GM fell 17 cents, or 4.1 percent, to $3.95 and Ford slid 3 cents, or 1 percent, to $2.87 at 11:37 a.m. in New York Stock Exchange composite trading.

“We are encouraged by the White House’s willingness to consider other options, including the TARP program, for immediate aid to the domestic auto industry,” GM said today in an e-mailed statement. The biggest U.S. automaker said it was “prepared to work closely with the administration.”

Chief Executive Officer Robert Nardelli told Chrysler employees in an e-mail that the third-largest U.S. automaker was “pleased” by the Bush administration’s willingness to consider funds from TARP as the source of an industry rescue.

Treasury’s Response

The Treasury Department “will stand ready to prevent an imminent failure until Congress reconvenes and acts to address the long-term viability of the industry,” spokeswoman Brookly McLaughlin said in a statement. White House spokeswoman Dana Perino said that because of the weakened economy, “we will consider other options” to aid automakers, including TARP.

The new Congress, with wider Democratic majorities in the House and Senate, takes office on Jan. 5. President-elect Barack Obama succeeds President George W. Bush on Jan. 20.

“Congress has really punted the ball over to the White House,” John Bogle, 79, founder of the $80.6 billion Vanguard 500 Index Fund, said in a Bloomberg Television interview. “That will give them temporary stopgap aid. I do not think General Motors is going to go out of business.”

GM CEO Rick Wagoner told Congress last week and has said repeatedly that the Detroit-based automaker is trying to avoid bankruptcy at all costs. Lead director George Fisher said last week that GM considered and rejected the idea and it was “way down the list” of alternatives.

GM’s Dwindling Cash

Still, GM also has said it will lack the minimum $11 billion needed to pay bills by the end of this month, raising the prospect of bankruptcy should it fail to win a cash infusion. GM reported having $16.2 billion as of Sept. 30.

An attempt to restructure GM in bankruptcy would end up as liquidation, because sales would plummet as buyers flock to solvent car companies, Wagoner has said.

Chrysler has said it will run out of money early next year. It ended the third quarter with $6.1 billion in cash and needs at least $3 billion on hand to operate, Nardelli told Congress on Nov. 18.

Pressure was mounting on GM and Chrysler this week before the congressional failure as both faced demands from a small number of partsmakers for payments in advance because of the bankruptcy concerns, people familiar with the matter said.

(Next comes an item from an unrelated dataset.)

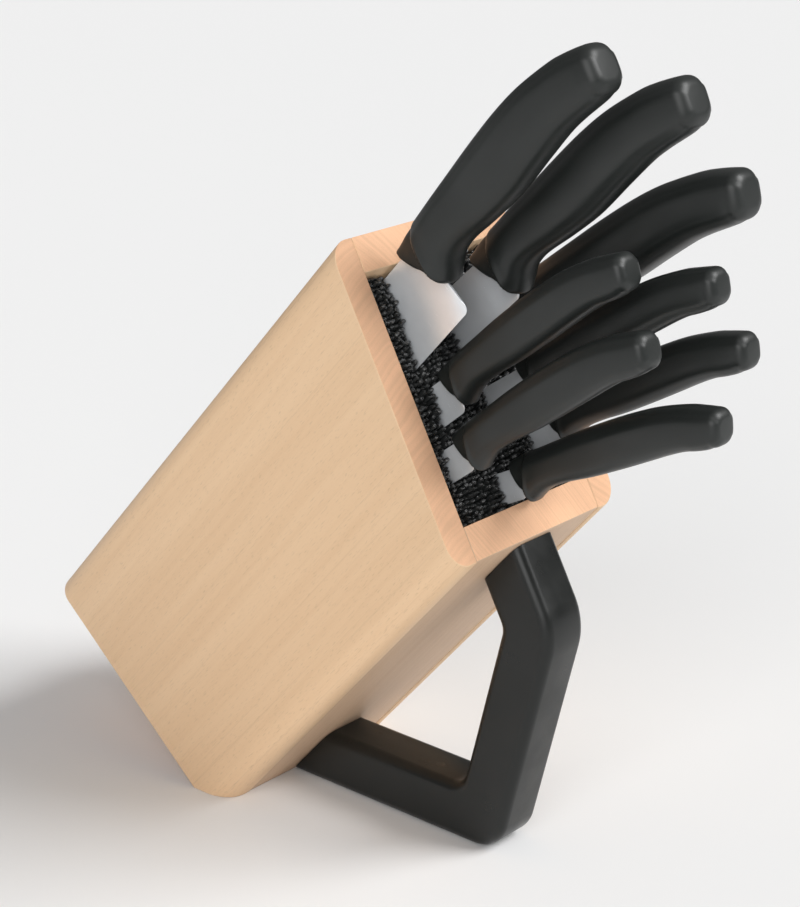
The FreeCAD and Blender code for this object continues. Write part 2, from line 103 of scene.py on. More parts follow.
class BlockSizes(bpy.types.PropertyGroup):
    """Sizes of the box, the filaments and the stand"""

    under_length: length_prop("Underside length", 200.0, "Length of the underside")
    width: length_prop("Width", 110.0, "Width across the side panels")
    height: length_prop("Height", 128.0, "From the underside to the top panel's face")
    wall: length_prop("Wall", 14.0, "Thickness of the boards")
    edge_round: length_prop("Edge rounding", 10.0, "Radius of the long outer edges")
    board_edge: length_prop("Board edge", 0.55, "Bevel on the sharp edges of the boards")
    underside_inset: length_prop("Underside inset", 0.3, "Underside board above its neighbours")
    rim_slant: bpy.props.FloatProperty(
        name="Rim slant", description="Angle of the rim from square", default=math.radians(20.0),
        subtype="ANGLE",
    )
    lean: bpy.props.FloatProperty(
        name="Lean", description="Angle between the underside and the floor",
        default=math.radians(50.0), subtype="ANGLE",
    )
    floor_cut: length_prop("Floor cut", 10.0, "Height of the corner taken off at the floor")
    recess_high: length_prop("Upper recess", 3.4, "Depth of the filament ends below the rim, at the top")
    recess_low: length_prop("Lower recess", 8.2, "Depth of the filament ends below the rim, low down")
    filament_pitch: length_prop("Filament pitch", 2.15, "Distance between filaments")
    filament_radius: length_prop("Filament radius", 1.04, "Radius of one filament")
    stand_width: length_prop("Stand width", 25.6, "Width of the stand")
    stand_band: length_prop("Stand band", 25.0, "Thickness of the stand's band")
    stand_reach: length_prop("Stand reach", 114.6, "From the block's heel to the stand's toe")
    riser_lean: bpy.props.FloatProperty(
        name="Riser lean", description="Lean of the stand's riser", default=math.radians(12.4),
        subtype="ANGLE",
    )
    stand_setback: length_prop("Stand setback", 2.8, "From the rim's plane to the top arm")
    stand_toe_round: length_prop("Stand toe rounding", 16.0, "Outer radius at the toe")
    stand_bend_round: length_prop("Stand bend rounding", 30.0, "Outer radius at the upper bend")
    stand_inner_round: length_prop("Stand inner rounding", 8.0, "Radius of both inner corners")
    stand_edge: length_prop("Stand edge", 4.6, "Bevel along the stand's edges")


class Finishes(bpy.types.PropertyGroup):
    """Colours of the block's materials"""

    beech_light: colour_prop("Beech, light", (0.86, 0.608, 0.385), "Pale ground of the beech")
    beech_dark: colour_prop("Beech, dark", (0.72, 0.46, 0.26), "Darker growth of the beech")
    beech_end: colour_prop("Beech end grain", (0.76, 0.455, 0.278), "Cut ends of the beech")
    # The underside board's darker, bluer tone is painted shade, not a different wood.
    underside_painted_shade: colour_prop("Underside tone", (0.76, 0.76, 0.82), "Tone of the underside board")
    filament: colour_prop("Filaments", (0.017, 0.018, 0.018), "Black filaments")
    handle: colour_prop("Handles", (0.014, 0.0165, 0.0155), "Black handle plastic")
    stand: colour_prop("Stand", (0.0075, 0.0085, 0.0078), "Black stand plastic")
    steel: colour_prop("Blade steel", (0.93, 0.965, 1.0), "Satin stainless steel")
    floor: colour_prop("Floor", (0.84, 0.84, 0.84), "Pale studio floor")


def sizes():
    return bpy.context.scene.knife_block_sizes


def finishes():
    return bpy.context.scene.knife_block_finishes


# ---------------------------------------------------------------- placing

def block_matrix(along=0.0, across=0.0, up=0.0, turn=0.0):
    """Frame on the leaning block: x along it, y across from its middle plane, z up from its
    underside, in metres. turn leans the frame's x back towards the underside."""
    size = sizes()
    lean = size.lean
    tilt = Matrix.Rotation(-lean, 4, "Y")
    heel_run = size.floor_cut / math.tan(lean)
    base = Vector((-heel_run - size.stand_reach / 2.0, 0.0, -size.floor_cut))
    place = base + tilt @ Vector((along, across, up))
    return Matrix.Translation(place) @ Matrix.Rotation(turn - lean, 4, "Y")


def rim_at(up):
    return sizes().under_length + math.tan(sizes().rim_slant) * up


def knife_turn(name):
    """Angle from the block's length down to a knife's slide, read from its joint."""
    joint = [item for item in frame["joints"] if item["name"] == name + "_slide"][0]
    return sizes().lean - math.atan2(joint["axis"][2], joint["axis"][0])


def knife_matrix(name, across, along, up):
    """Frame of a knife: x out along its slide, z towards its spine."""
    middle = sizes().width / 2.0
    return block_matrix(along * MM, across * MM - middle, up * MM, knife_turn(name))


# ---------------------------------------------------------------- node trees


class Wire:
    """One socket of a material's node tree. Arithmetic on it adds Math nodes."""

    def __init__(self, tree, socket):
        self.tree = tree
        self.socket = socket

    def math(self, operation, *values):
        inputs = dict(enumerate(values))
        return self.tree.add("ShaderNodeMath", {"operation": operation}, inputs)

    def __add__(self, other):
        return self.math("ADD", self, other)

    __radd__ = __add__

    def __sub__(self, other):
        return self.math("SUBTRACT", self, other)

    def __rsub__(self, other):
        return self.math("SUBTRACT", other, self)

    def __mul__(self, other):
        return self.math("MULTIPLY", self, other)

    __rmul__ = __mul__

    def eased(self, low, high):
        """0 at low, 1 at high, smooth between."""
        values = {"Value": self, "From Min": low, "From Max": high}
        settings = {"clamp": True, "interpolation_type": "SMOOTHSTEP"}
        return self.tree.add("ShaderNodeMapRange", settings, values)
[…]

Ford CEO Alan Mulally said the company doesn’t need emergency U.S. loans, though he predicted last week that the automaker could be dragged into bankruptcy by the failure of GM.

Bonds Fall

GM’s 8.375 percent bonds due in July 2033 lost 2 cents to 15 cents on the dollar, according to Trace, the bond-pricing service of the Financial Industry Regulatory Authority. The yield was 55.6 percent.

Ford’s 7.45 percent bonds due in July 2031 dropped 2.94 cents to 21.5 cents on the dollar, yielding 34.7 percent, Trace data showed.

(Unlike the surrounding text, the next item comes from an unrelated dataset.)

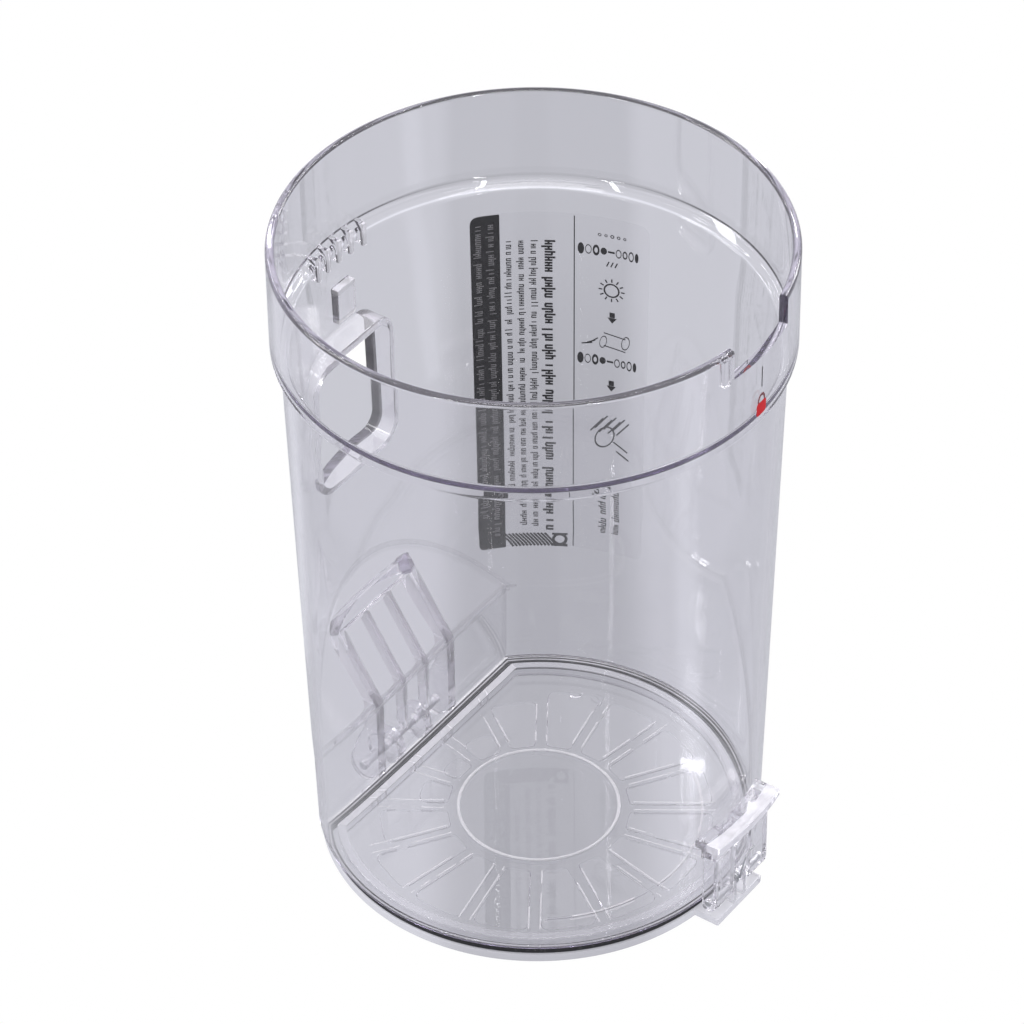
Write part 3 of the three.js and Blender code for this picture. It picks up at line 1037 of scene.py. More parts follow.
@dataclass
class Door:
    """The clear drop-down door with its plug wall, lugs, tab and latch ears."""

    finish: ClearPlastic
    cup: Cup
    radius: float = 50.9
    thickness: float = 2.2
    plug_radius: float = 47.6
    plug_wall: float = 2.0
    plug_top: float = 5.0
    disc_radius: float = 19.3
    ribs: int = 16
    rib_width: float = 2.6
    pocket_depth: float = 0.8
    lug: Point = (3.9, 7.0)
    latch_axis: Point = (-54.4, 7.4)
    ear: Point = (1.3, 2.5)
    rib_reach: float = 41.5
    ridge: Point = (38.1, 38.6)
    # How much rough white is painted on the door as highlights, place by place.
    highlight_ring: float = 0.8
    highlight_edges: float = 0.75
    highlight_plug: Point = (0.12, 0.4)
    highlight_rim: float = 0.3
    highlight_ridge: float = 0.6

    @property
    def edge_inset(self) -> float:
        """How much nearer the straight back edge lies than the round one."""
        return self.cup.body_bottom_radius - self.cup.chord

    def outline(self, radius: float, corner: float = 1.6) -> list[Point]:
        """The door's outline at a radius, with its straight back edge kept parallel."""
        return cut_round(radius, radius - self.edge_inset, corner)

    def _panel(self) -> Piece:
        """The flat panel with the raised disc in its middle."""
        panel = slab("door_panel", self.outline(self.radius), Plane.XY, 0, self.thickness)
        soften(panel, 0.35, 2, 50)
        rise = 0.45
        disc = [(0, 1), (self.disc_radius, 1), (self.disc_radius, self.thickness + 0.05)]
        disc += arc((self.disc_radius - rise, self.thickness), rise, 10, 170, 10)
        disc += [(self.disc_radius - 2 * rise, self.thickness + 0.05), (0, self.thickness + 0.05)]
        return combine(panel, turned("door_disc", disc, 128), Cut.ADD)

    def _plug(self) -> Piece:
        """The wall that plugs the cup's open end."""
        plug = slab("plug", self.outline(self.plug_radius, 1.4), Plane.XY, 1, self.plug_top)
        soften(plug, 0.4, 3, 50)
        inner = self.plug_radius - self.plug_wall
        return combine(plug, slab("plug_hollow", self.outline(inner, 1.0), Plane.XY, 0, 20),
                       Cut.REMOVE)

    def _pocket(self, index: int) -> Piece:
        """One of the shallow hollows between two radial ribs on the underside."""
        middle = math.radians(360 / self.ribs * index)
        half = math.radians(180 / self.ribs)
        near, far = self.disc_radius + 2.2, self.rib_reach
        back = self.plug_radius - self.edge_inset - 5.5
        if math.sin(middle) > 0.3:
            far = min(far, back / math.sin(middle) - 0.5)
        gap = self.rib_width / 2 / math.sin(half)
        corners = []
        for reach, side, turn in ((near, -1, 1.0), (far, -1, 3.2), (far, 1, 3.2), (near, 1, 1.0)):
            spread = half * side
            apex = Vector((gap * math.cos(middle), gap * math.sin(middle)))
            ray = Vector((math.cos(middle + spread), math.sin(middle + spread)))
            corners.append((*(apex + ray * (reach - gap)), turn))
        pocket = slab("pocket_cutter", rounded(corners, 5), Plane.XY, -1, self.pocket_depth)
        return soften(pocket, 0.14, 1, 50)

    def _lug(self) -> Piece:
        """The two lugs that turn on the hinge pin."""
        y, z = self.cup.hinge
        knuckle = self.cup.knuckle
        root = self.radius - self.edge_inset - 3
        outline = [(root, 0.2), (y - 1.5, 0.2), *arc((y, z), knuckle, -90, 180, 24),
                   (y - knuckle, self.thickness), (root, self.thickness)]
        return mirrored(soften(slab("door_lug", outline, Plane.YZ, *self.lug), 0.35))

    def _ear(self) -> Piece:
        """The two ears that carry the latch pin."""
        y, z = self.latch_axis
        outline = [(y + 2, 1), *arc((y, z), 2, 0, 180, 16), (y - 2, 1)]
        return mirrored(soften(slab("latch_ear", outline, Plane.YZ, *self.ear), 0.2))

    def _marks(self) -> Piece:
        """Small moulding marks on the door: the gate, a wedge and an arc."""
        gate = turned("gate_mark", [(0, 2), (1.7, 2), (1.7, 2.35), (1.3, 2.6), (0, 2.5)], 32)
        gate.location = (37, 15, 0)
        wedge = slab("wedge", [(36.6, 7.6), (39.4, 8.2), (39.6, 10.6), (37.2, 10.8)], Plane.XY, 2, 2.7)
        inner, outer = self.ridge
        ridge = arc((0, 0), outer, 218, 318, 60) + arc((0, 0), inner, 318, 218, 60)
        return gathered([gate, soften(wedge, 0.25), slab("arc_ridge", ridge, Plane.XY, 2, 2.45)])

    def _painted_highlights(self, graph: Graph) -> Value:
        """Where highlights are painted on the door in rough white: its ring, rib edges, rim, ridge and
        the plug wall's top.
        """
        spot = graph.spot()
        ring = abs(spot.away - self.disc_radius + 0.45) < 0.4
        turn = graph.maths("ARCTAN2", spot.y, spot.x) * (self.ribs / math.tau)
        aside = abs(graph.maths("FRACT", turn, 0.0) - 0.5) * (math.tau / self.ribs)
        edges = abs(aside * spot.away - self.rib_width / 2) < 0.16
        edges = edges * (spot.away > self.disc_radius + 3.0) * (spot.away < self.rib_reach)
        broken = graph.noise(120.0, 2.0) > 0.44
        inset = self.edge_inset
        across = graph.maths("MAXIMUM", spot.away, spot.y + inset)
        top = (spot.z > self.plug_top - 0.4) * (across < self.plug_radius + 0.1)
        low, more = self.highlight_plug
        top = top * (low + more * (spot.y + inset > spot.away))
        rim = (across > self.radius - 0.6) * (spot.z < self.thickness + 0.1)
        ridge = (abs(spot.away - sum(self.ridge) / 2) < 0.25) * (spot.y < -23.0)
        lines = ring * self.highlight_ring + edges * broken * self.highlight_edges
        return lines + top + rim * self.highlight_rim + ridge * broken * self.highlight_ridge

    def build(self) -> Piece:
        """Models the door.

        Returns:
            The finished piece.
        """
        door = self._panel()
        door.name = "clear_door"
        combine(door, self._plug(), Cut.ADD)
        pockets = gathered([self._pocket(i) for i in range(self.ribs)])
        combine(door, pockets, Cut.REMOVE)
        combine(door, self._lug(), Cut.ADD)
        tab = soften(block("tab", (-9, -56.4, 0), (9, -49, self.thickness)), 0.35)
        combine(door, tab, Cut.ADD)
        combine(door, self._ear(), Cut.ADD)
        combine(door, self._marks(), Cut.ADD)
        holes = [rod("hinge_hole", 1.3, Plane.YZ, self.cup.hinge, -20, 20),
                 rod("latch_hole", 1.0, Plane.YZ, self.latch_axis, -20, 20)]
        combine(door, gathered(holes), Cut.REMOVE)
        tidy_normals(door)
        finish_mesh(door)
        return hand_over(door, self.finish.material("clear_door_plastic", self._painted_highlights), "door_body",
                         ["door"])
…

United Auto Workers President Ron Gettelfinger endorsed the idea of emergency aid from the Treasury’s TARP program or from the Federal Reserve.

“We could work for nothing and GM couldn’t limp into January,” Gettelfinger said at the union’s headquarters in Detroit. The automakers will be liquidated without U.S. assistance, he said.

GM is reeling from almost $73 billion in losses since 2004 and a 22 percent plunge in U.S. sales this year. The automaker last month said it lost $4.2 billion in the third quarter.

Chrysler has been battered by a 28 percent plunge in U.S. sales through November, the most among major automakers.

Job losses would total 2.5 million to 3.5 million from an automaker failure in 2009, including 1.4 million people in industries not directly tied to manufacturing, according to a Nov. 4 report from the Center for Automotive Research, which does studies for government agencies and companies.

The Senate failure on the rescue plan came when a bid to cut off debate on the bill the House passed Dec. 10 fell short of the required 60 votes. The procedural vote to end debate was 52 in favor, 35 against. Earlier last night, negotiations on an alternate bailout plan failed.